With the Old and Moonah setting such a high standard in design, the Ocean often falls victim to comparisons, despite being an enjoyable links offering which came in at No.38 in AGD’s Top 100 Courses for 2016.
Among its many delightful links features, a large sand quarry and beautiful green site at the fourth stand out, in addition to the punchbowl green complex at the 15th.
Like the Moonah course, this gem limits the effect of modern equipment advancements by reducing run on sloping fairways and this is achieved with a special Bermuda hybrid grass. The Ocean’s fairways meander through native grasses, with circular pot bunkers and raised green complexes creating an enjoyable round.

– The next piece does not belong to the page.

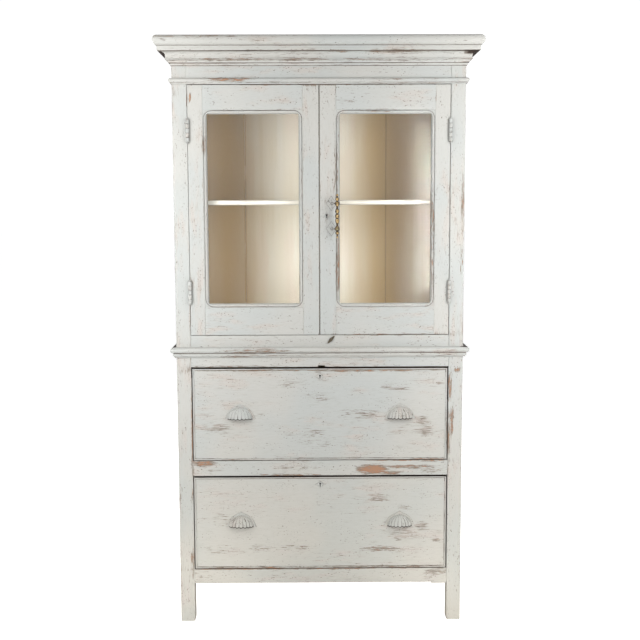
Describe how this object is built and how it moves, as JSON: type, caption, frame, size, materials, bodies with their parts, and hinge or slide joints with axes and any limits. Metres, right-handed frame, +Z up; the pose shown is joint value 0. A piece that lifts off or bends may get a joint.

While The National enjoys its picturesque setting on the Mornington Peninsula, management recognised the need to have a course closer to Melbourne’s CBD. So why not purchase a Sandbelt layout?
Members were ecstatic when The National merged with the Frankston north club, which has long been regarded as an underrated Sandbelt gem.
Long Island enjoys the subtle undulations and bunkering typical of iconic Sandbelt courses such as Kingston Heath. Tree-lined holes make full use of Long Island’s natural topography, which is bereft of spectacular scenery or ocean views.
From racecourse to golf course, Long Island was converted during the 1930s with the unheralded Gordon Oliver spearheading the design. Vern Morcom then updated Oliver’s greens and bunkering in the 1940s, along with a couple of key routing changes – most notably converting the par-5 ninth into two shorter holes.
While the routing and green complexes are more varied and sophisticated at Sandbelt courses like Royal Melbourne and Victoria Golf Club, Long Island is a terrific place to play golf and home to precisely the sort of terrain, vegetation, bunkering and turf conditioning that visitors to this region expect.
So is The National Golf Club Australia’s best golf facility? Blessed with so many quality golf courses Down Under, our Top 100 ranking proved it was a complicated puzzle.
Perhaps The National’s merger with Long Island was the final piece.